** start DATASET CONTENT **

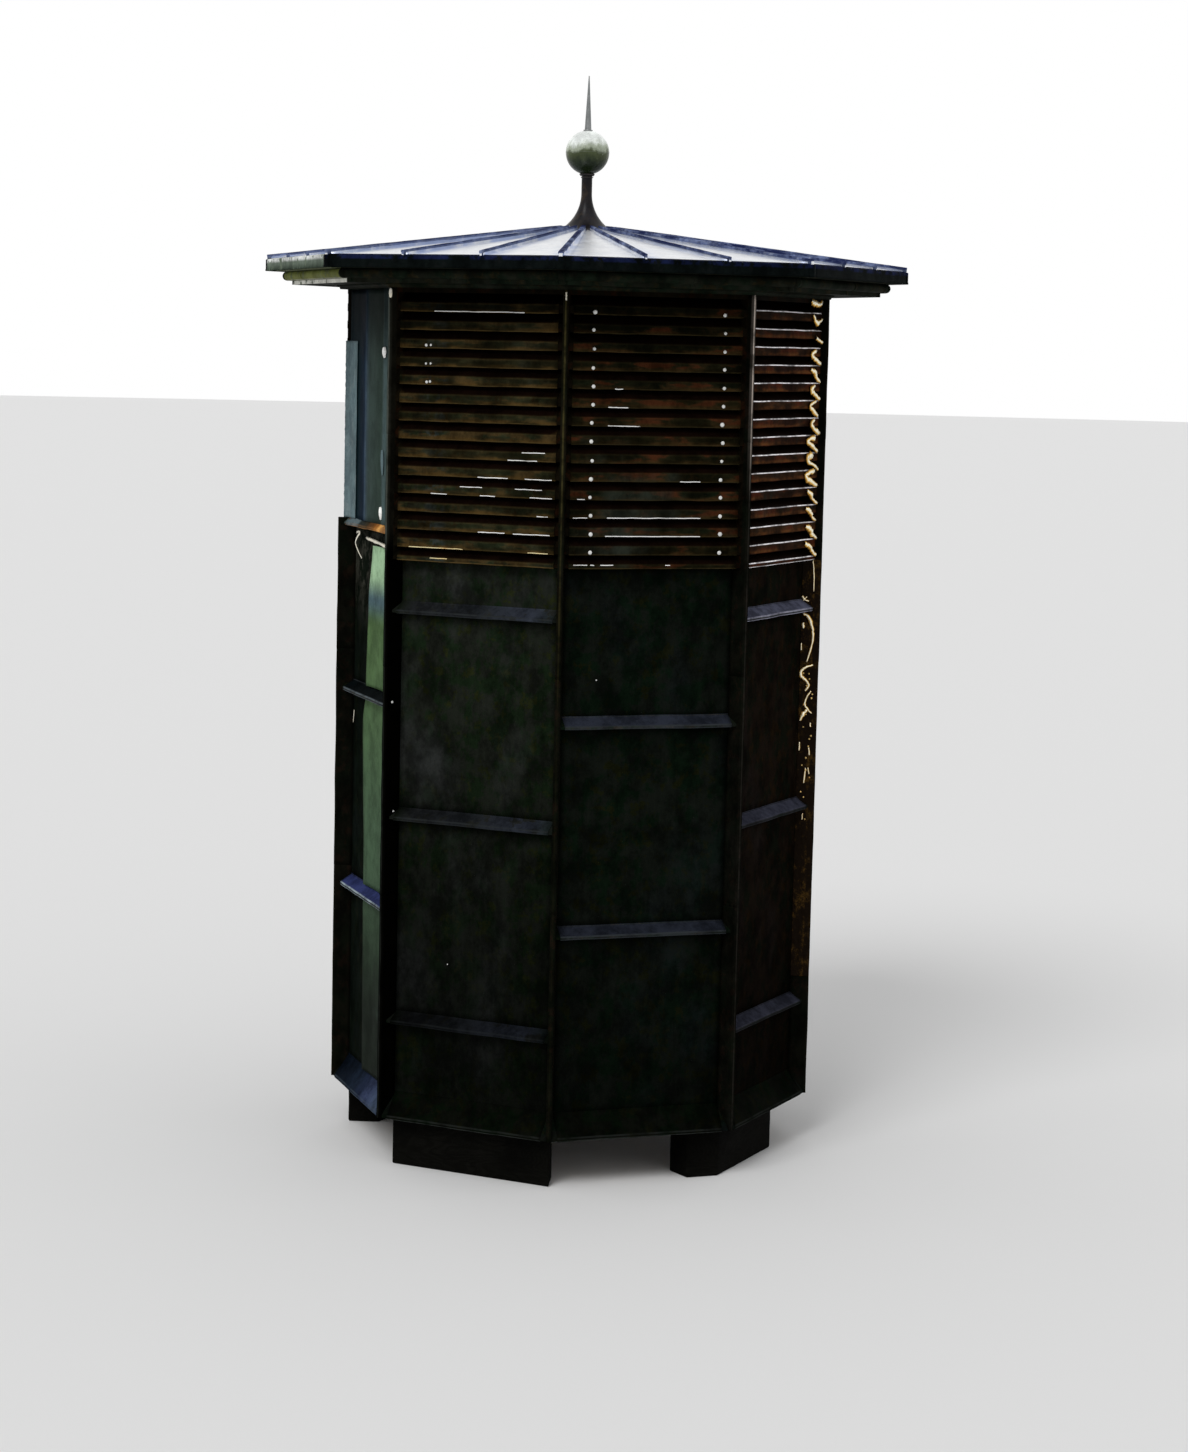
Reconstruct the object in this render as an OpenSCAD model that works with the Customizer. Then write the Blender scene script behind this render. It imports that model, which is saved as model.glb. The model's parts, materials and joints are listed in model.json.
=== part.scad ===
// Octagonal louvred cupola standing on timber plinth blocks, ready to be lifted onto a roof.
// The walls are boarded panels between corner posts, clad in copper with drip ribs,
// under a louvred lantern, a moulded cornice, a low seamed roof and a ball finial.
// Face 0 is the front and looks along -Y. Faces and corners count anticlockwise from above.

/* [Body] */
// Width of the boarded walls across the flats
wall_af = 1728; // [1500:2:2200]
// Height of the walls' lower edge above the ground
base_z = 200; // [120:5:400]
// Height of the panelled walls, from their lower edge to the lip of the sill
wall_h = 2267; // [1900:1:2900]
// Thickness of a boarded wall panel
wall_t = 30; // [20:1:45]

/* [Corners] */
// Thickness of a corner fin
fin_t = 18; // [12:1:30]
// How far a corner fin stands out from the walls' corner
fin_out = 65; // [62:1:90]
// Width of a corner post
post_w = 100; // [80:1:120]
// Depth of a corner post behind its front arris
post_d = 96; // [80:1:120]

/* [Unfinished face] */
// How much higher the wall panel stands there than on the other faces
extra_h = 95; // [20:1:150]
// How far the plain sheet stands out from the wall
sheet_out = 24; // [10:1:30]
// Thickness of the plain sheet
sheet_t = 4; // [3:0.5:8]
// Height of the apron under the plain sheet
apron_h = 26; // [15:1:40]
// Height of the apron's front edge
apron_lip = 6; // [4:1:12]
// How far the web that carries on up the unfinished corner stands out from the walls' corner
web_out = 8; // [4:1:20]
// Height of the pale strip on that corner
strip_h = 770; // [400:1:800]
// How far the pale strip stands out past the web
strip_out = 42; // [20:1:42]
// Thickness of the pale strip
strip_t = 10; // [6:1:12]

/* [Drip ribs] */
// Height of one sheet course, from rib to rib on one face
course_h = 827; // [700:1:900]
// Height of the lowest rib on the corner-cut faces above the walls' lower edge
first_rib = 389; // [300:1:420]
// How far a rib stands out from the wall
rib_out = 47; // [30:1:55]
// Height of a rib against the wall
rib_h = 40; // [25:1:60]
// Height of a rib's front edge
rib_lip = 10; // [5:1:15]
// How far the bottom flare stands out from the wall
flare_out = 62; // [40:1:62]
// Height of the bottom flare
flare_h = 92; // [60:1:120]
// How much higher the ribs sit on the unfinished face than its regular courses
unfinished_lift = 28; // [0:1:60]

/* [Louvres] */
// Height from one louvre's fold to the next
blade_pitch = 70.8; // [64:0.1:80]
// Number of louvres above the sill
blade_n = 14; // [10:1:16]
// How far the louvres' fronts stand out from the wall
lip_out = 47; // [30:1:52]
// Height of the sill's folded lip
lip_h = 12; // [8:1:14]
// Height of the apron that is folded down along the front of a louvre
apron_drop = 30; // [20:1:36]
// Depth of a louvre from its fold to its inner edge
blade_d = 45; // [40:1:60]
// How far a louvre's inner edge reaches up behind the apron above it
blade_lap = 8; // [2:1:14]
// Thickness of a louvre
blade_t = 3; // [2:0.5:5]
// Thickness of the stringers at a bay's ends
stringer_t = 4; // [3:0.5:6]

/* [Cornice] */
// Depth of the timber ring beams
ring_d = 90; // [60:1:120]
// Height of the bottom ring beam
sole_h = 60; // [45:1:90]
// How far the bed moulding stands out from the wall
bed_out = 84; // [72:1:100]
// Height of the bed moulding
bed_h = 20; // [14:1:30]
// Radius of the bed moulding's cove
cove_r = 12; // [8:1:14]
// Thickness of the soffit board
soffit_t = 18; // [12:1:25]
// How far the cornice moulding's fillet stands out from the wall
fillet_out = 254; // [200:1:275]
// How far the fillet drops below the soffit
fillet_drop = 6; // [0:1:10]
// Width of the cornice moulding's fillet
fillet_w = 22; // [14:1:30]
// Height of the fillet
fillet_h = 16; // [10:1:20]
// Radius of the round moulding
torus_r = 19; // [14:1:22]
// How far the corona stands out from the wall
corona_out = 324; // [310:1:326]
// Height of the corona's straight face
corona_h = 5; // [3:1:8]
// Radius of the cavetto under the eave
cavetto_r = 20; // [12:1:24]

/* [Roof] */
// How far the eave stands out from the wall
eave_out = 356; // [350:1:380]
// Height of the roof from its eave to the point where its faces would meet
roof_rise = 157; // [130:1:220]
// Thickness of the roof deck
deck_t = 22; // [16:1:30]
// Height of a standing seam
seam_h = 20; // [12:1:35]
// Width of a hip seam
hip_w = 14; // [10:1:24]
// Width of a seam between two sheets
seam_w = 8; // [5:1:14]
// How far a seam stops short of the eave's edge and of the flat under the finial
seam_end = 3; // [2:1:20]
// Number of sheets on one roof face
pans = 3; // [2:1:5]

/* [Finial] */
// Radius of the finial's foot
foot_r = 112; // [90:1:140]
// Width of the roof's flat top around the foot
cap_rim = 5; // [3:1:20]
// Thickness of the foot's edge
foot_t = 4; // [3:1:8]
// Radius of the finial's neck
neck_r = 22; // [16:1:28]
// Height of the finial's neck, from the foot to the ball
neck_h = 234; // [215:1:300]
// Height of the sweep from foot to neck
sweep_h = 150; // [110:1:180]
// Radius of the collar under the ball
collar_r = 29; // [29:1:34]
// Height of the collar under the ball
collar_h = 8; // [5:1:12]
// Radius of the flat on which the ball stands
ball_foot_r = 23; // [18:1:27]
// Radius of the ball
ball_r = 89; // [70:1:110]
// Height of the spike above the ball
spike_h = 222; // [150:1:300]
// Radius of the disc under the spike
disc_r = 18; // [17:1:24]
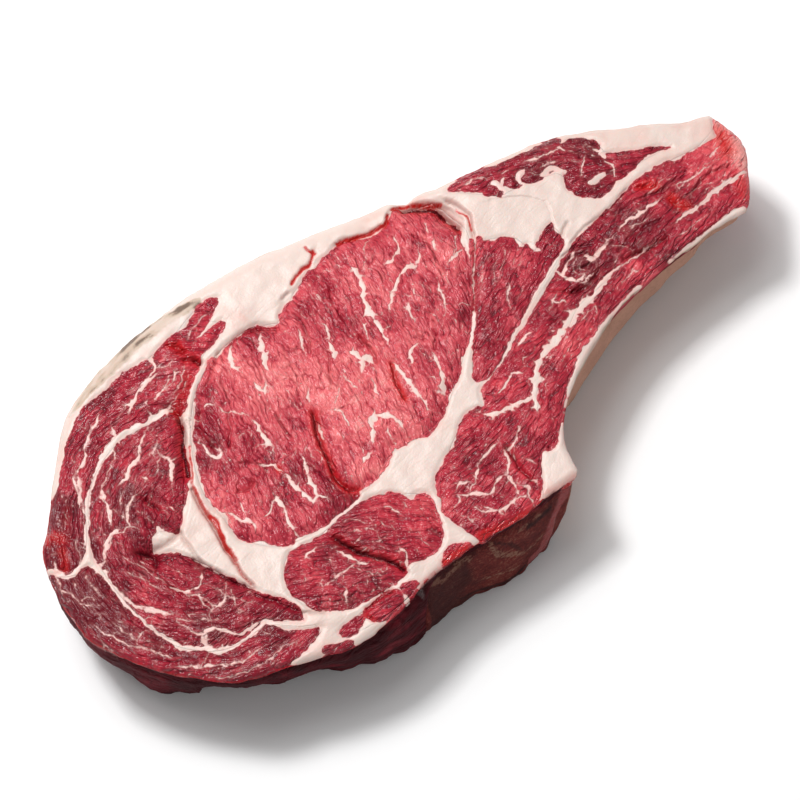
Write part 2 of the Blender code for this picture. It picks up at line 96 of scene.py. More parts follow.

** end DATASET CONTENT **

Print exactly the lines from the beginning of the entries through the line with "post_d = 96; // [80:1:120]". Output nothing more.

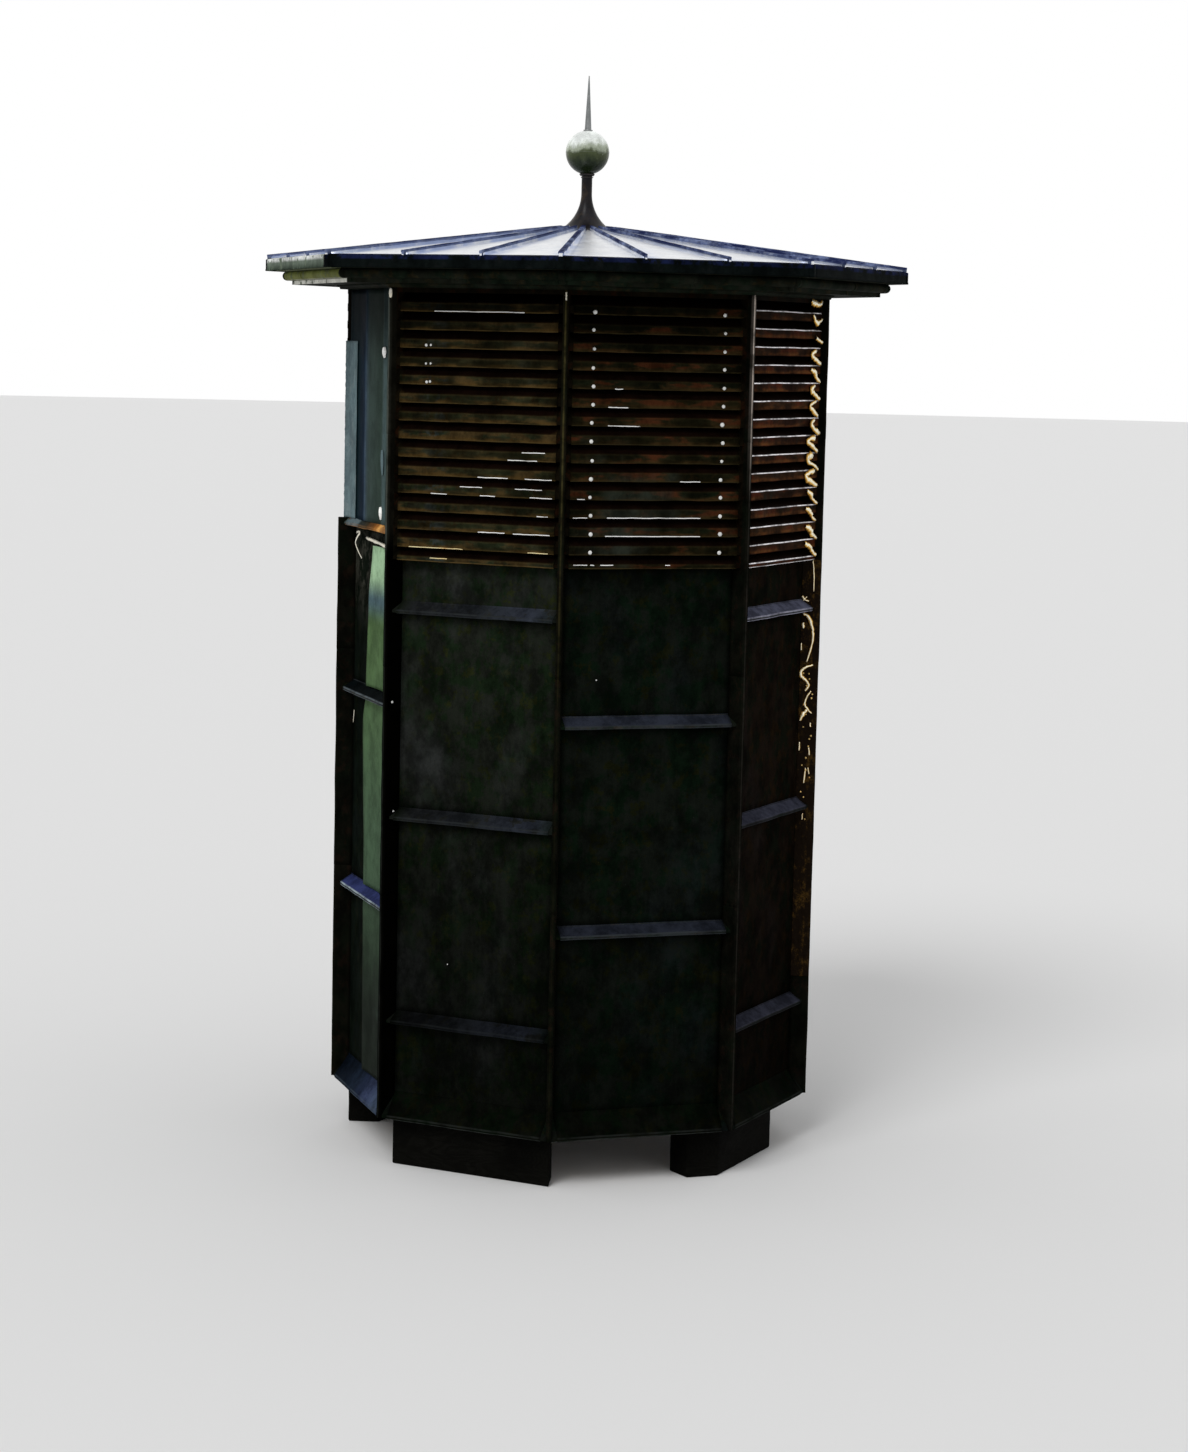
Reconstruct the object in this render as an OpenSCAD model that works with the Customizer. Then write the Blender scene script behind this render. It imports that model, which is saved as model.glb. The model's parts, materials and joints are listed in model.json.
=== part.scad ===
// Octagonal louvred cupola standing on timber plinth blocks, ready to be lifted onto a roof.
// The walls are boarded panels between corner posts, clad in copper with drip ribs,
// under a louvred lantern, a moulded cornice, a low seamed roof and a ball finial.
// Face 0 is the front and looks along -Y. Faces and corners count anticlockwise from above.

/* [Body] */
// Width of the boarded walls across the flats
wall_af = 1728; // [1500:2:2200]
// Height of the walls' lower edge above the ground
base_z = 200; // [120:5:400]
// Height of the panelled walls, from their lower edge to the lip of the sill
wall_h = 2267; // [1900:1:2900]
// Thickness of a boarded wall panel
wall_t = 30; // [20:1:45]

/* [Corners] */
// Thickness of a corner fin
fin_t = 18; // [12:1:30]
// How far a corner fin stands out from the walls' corner
fin_out = 65; // [62:1:90]
// Width of a corner post
post_w = 100; // [80:1:120]
// Depth of a corner post behind its front arris
post_d = 96; // [80:1:120]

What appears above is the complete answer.